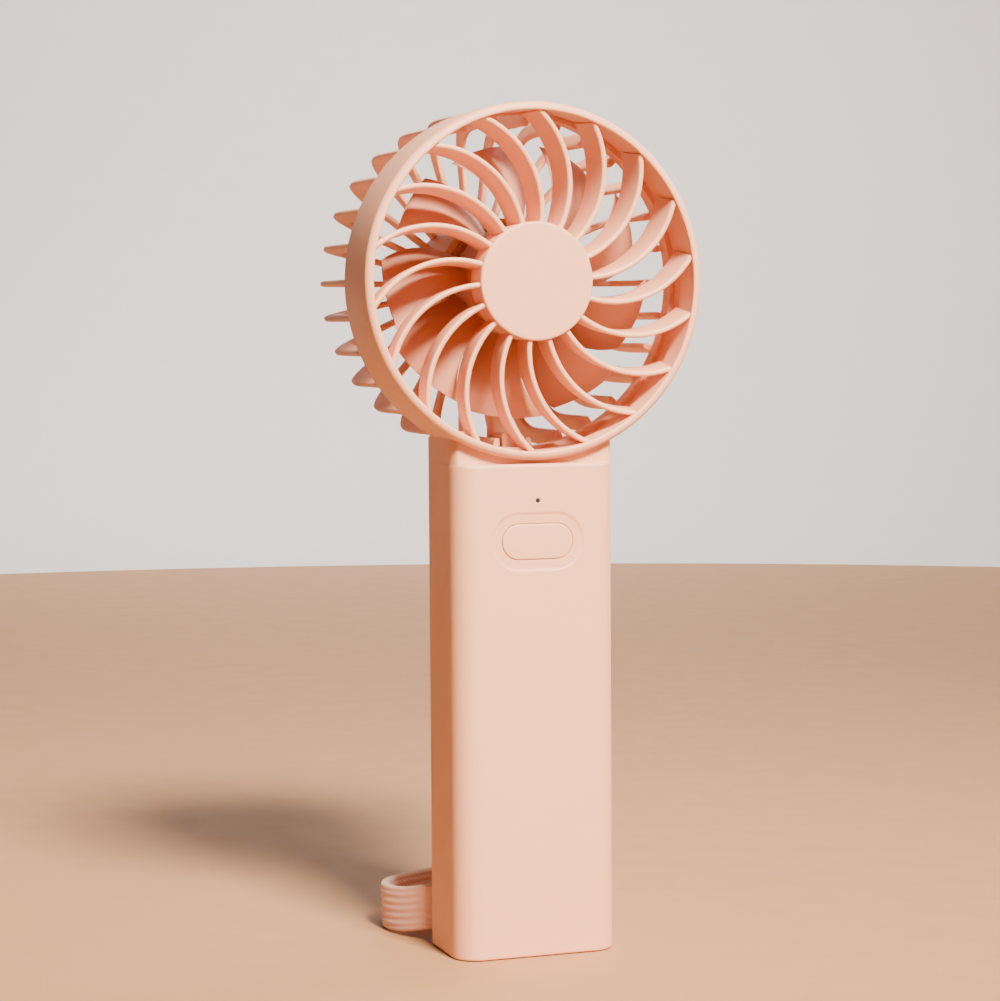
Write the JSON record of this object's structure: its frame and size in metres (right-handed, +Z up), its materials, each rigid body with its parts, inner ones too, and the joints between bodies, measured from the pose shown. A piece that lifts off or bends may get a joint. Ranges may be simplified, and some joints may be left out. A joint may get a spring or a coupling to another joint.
{
  "type": "handheld electric fan",
  "caption": "Round caged head with swept front vanes and open rear fins over a spinning impeller, on a rounded rectangular handle with a push button, a charging socket and a wrist strap.",
  "frame": {"origin": "middle of the bounding box at the flat base, measured without the strap", "axes": "+Z up, -Y the way the fan blows, +X to the right of someone who looks at the fan's front"},
  "size_m": [0.09, 0.0867, 0.217],
  "materials": {
    "peach_abs": "fine matt texture, moulded",
    "peach_abs_inner": "fine matt texture, moulded",
    "bright_steel": "nickel plated",
    "dark_steel": "dull plated",
    "copper_wire": "enamelled copper",
    "sintered_bronze": "oil-filled sintered bronze",
    "circuit_board": "solder mask on glass laminate",
    "lead_sleeve": "soft PVC sleeve",
    "black_nylon": "moulded nylon",
    "led_resin": "clear epoxy",
    "light_pipe": "smoked acrylic",
    "cell_sleeve": "shrink sleeve over a steel can",
    "foam": "closed-cell foam",
    "strap_webbing": "woven polyester webbing"
  },
  "bodies": {
    "body": {"head_housing": "peach_abs", "front_grille": "peach_abs", "centre_cap": "peach_abs", "rear_grille": "peach_abs", "motor_base": "peach_abs_inner", "motor_stator": "dark_steel", "motor_coils": "copper_wire", "motor_bushes": "sintered_bronze", "motor_board": "circuit_board", "motor_screws": "bright_steel", "motor_leads": "lead_sleeve", "handle_front_shell": "peach_abs", "handle_rear_shell": "peach_abs", "base_plate": "peach_abs", "case_screws": "bright_steel", "switch_body": "black_nylon", "main_board": "circuit_board", "board_screws": "bright_steel", "indicator_led": "led_resin", "light_pipe": "light_pipe", "charge_board": "circuit_board", "usb_socket": "bright_steel", "usb_tongue": "black_nylon", "battery_cell": "cell_sleeve", "battery_tabs": "bright_steel", "battery_pad": "foam", "battery_leads": "lead_sleeve", "strap_pin": "bright_steel", "strap_band": "strap_webbing"},
    "rotor": {"impeller": "peach_abs_inner", "impeller_nut": "bright_steel", "motor_shaft": "bright_steel", "motor_bell": "dark_steel", "magnet_ring": "dark_steel"},
    "button": {"button_cap": "peach_abs", "switch_plunger": "black_nylon"}
  },
  "joints": [
    {"name": "impeller_spin", "type": "hinge", "parent": "body", "child": "rotor", "pos_m": [0, 0, 0.172], "axis": [0, -1, 0], "continuous": true},
    {"name": "button_press", "type": "slide", "parent": "body", "child": "button", "axis": [0, 1, 0], "range_m": [0, 0.0005], "stiffness_N_per_m": 1500}
  ]
}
================
_GIVEN REQUEST_.
Print the listing above in full, exactly as it is.

_IN RESPONSE_.
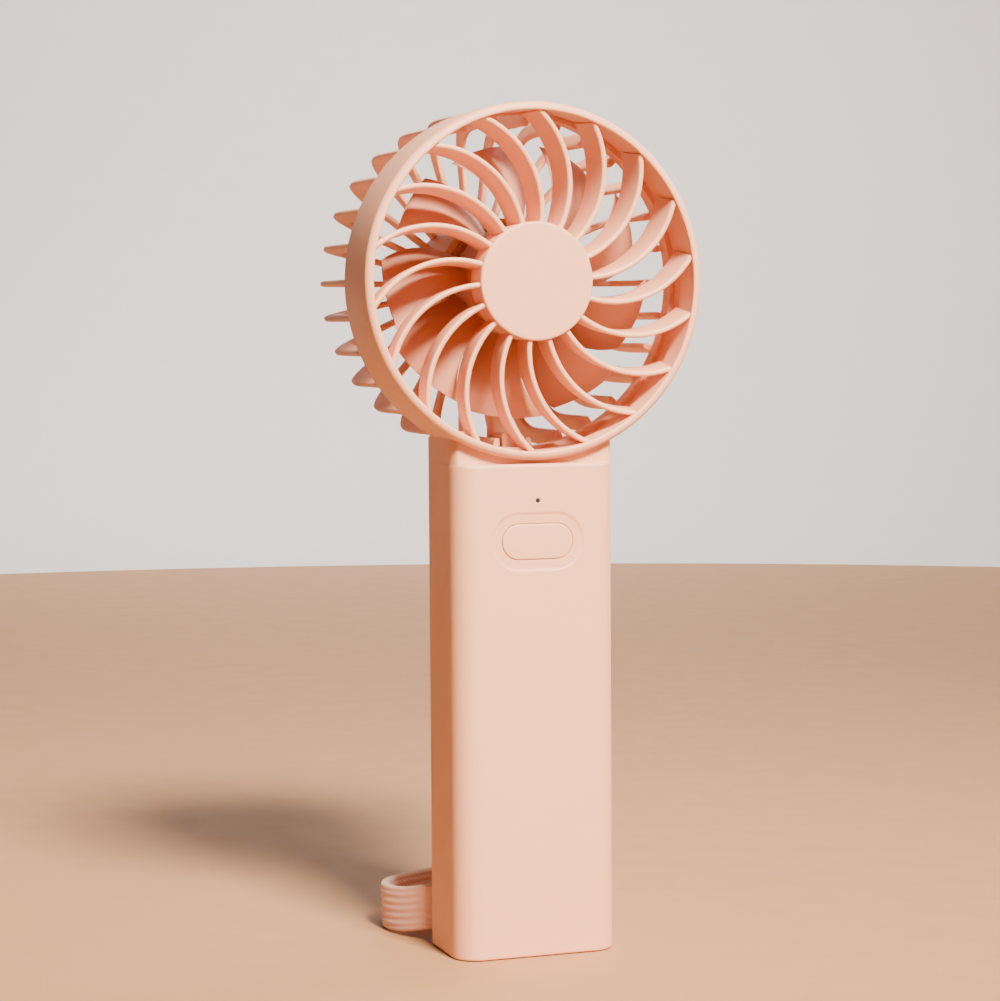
Write the JSON record of this object's structure: its frame and size in metres (right-handed, +Z up), its materials, each rigid body with its parts, inner ones too, and the joints between bodies, measured from the pose shown. A piece that lifts off or bends may get a joint. Ranges may be simplified, and some joints may be left out. A joint may get a spring or a coupling to another joint.
{
  "type": "handheld electric fan",
  "caption": "Round caged head with swept front vanes and open rear fins over a spinning impeller, on a rounded rectangular handle with a push button, a charging socket and a wrist strap.",
  "frame": {"origin": "middle of the bounding box at the flat base, measured without the strap", "axes": "+Z up, -Y the way the fan blows, +X to the right of someone who looks at the fan's front"},
  "size_m": [0.09, 0.0867, 0.217],
  "materials": {
    "peach_abs": "fine matt texture, moulded",
    "peach_abs_inner": "fine matt texture, moulded",
    "bright_steel": "nickel plated",
    "dark_steel": "dull plated",
    "copper_wire": "enamelled copper",
    "sintered_bronze": "oil-filled sintered bronze",
    "circuit_board": "solder mask on glass laminate",
    "lead_sleeve": "soft PVC sleeve",
    "black_nylon": "moulded nylon",
    "led_resin": "clear epoxy",
    "light_pipe": "smoked acrylic",
    "cell_sleeve": "shrink sleeve over a steel can",
    "foam": "closed-cell foam",
    "strap_webbing": "woven polyester webbing"
  },
  "bodies": {
    "body": {"head_housing": "peach_abs", "front_grille": "peach_abs", "centre_cap": "peach_abs", "rear_grille": "peach_abs", "motor_base": "peach_abs_inner", "motor_stator": "dark_steel", "motor_coils": "copper_wire", "motor_bushes": "sintered_bronze", "motor_board": "circuit_board", "motor_screws": "bright_steel", "motor_leads": "lead_sleeve", "handle_front_shell": "peach_abs", "handle_rear_shell": "peach_abs", "base_plate": "peach_abs", "case_screws": "bright_steel", "switch_body": "black_nylon", "main_board": "circuit_board", "board_screws": "bright_steel", "indicator_led": "led_resin", "light_pipe": "light_pipe", "charge_board": "circuit_board", "usb_socket": "bright_steel", "usb_tongue": "black_nylon", "battery_cell": "cell_sleeve", "battery_tabs": "bright_steel", "battery_pad": "foam", "battery_leads": "lead_sleeve", "strap_pin": "bright_steel", "strap_band": "strap_webbing"},
    "rotor": {"impeller": "peach_abs_inner", "impeller_nut": "bright_steel", "motor_shaft": "bright_steel", "motor_bell": "dark_steel", "magnet_ring": "dark_steel"},
    "button": {"button_cap": "peach_abs", "switch_plunger": "black_nylon"}
  },
  "joints": [
    {"name": "impeller_spin", "type": "hinge", "parent": "body", "child": "rotor", "pos_m": [0, 0, 0.172], "axis": [0, -1, 0], "continuous": true},
    {"name": "button_press", "type": "slide", "parent": "body", "child": "button", "axis": [0, 1, 0], "range_m": [0, 0.0005], "stiffness_N_per_m": 1500}
  ]
}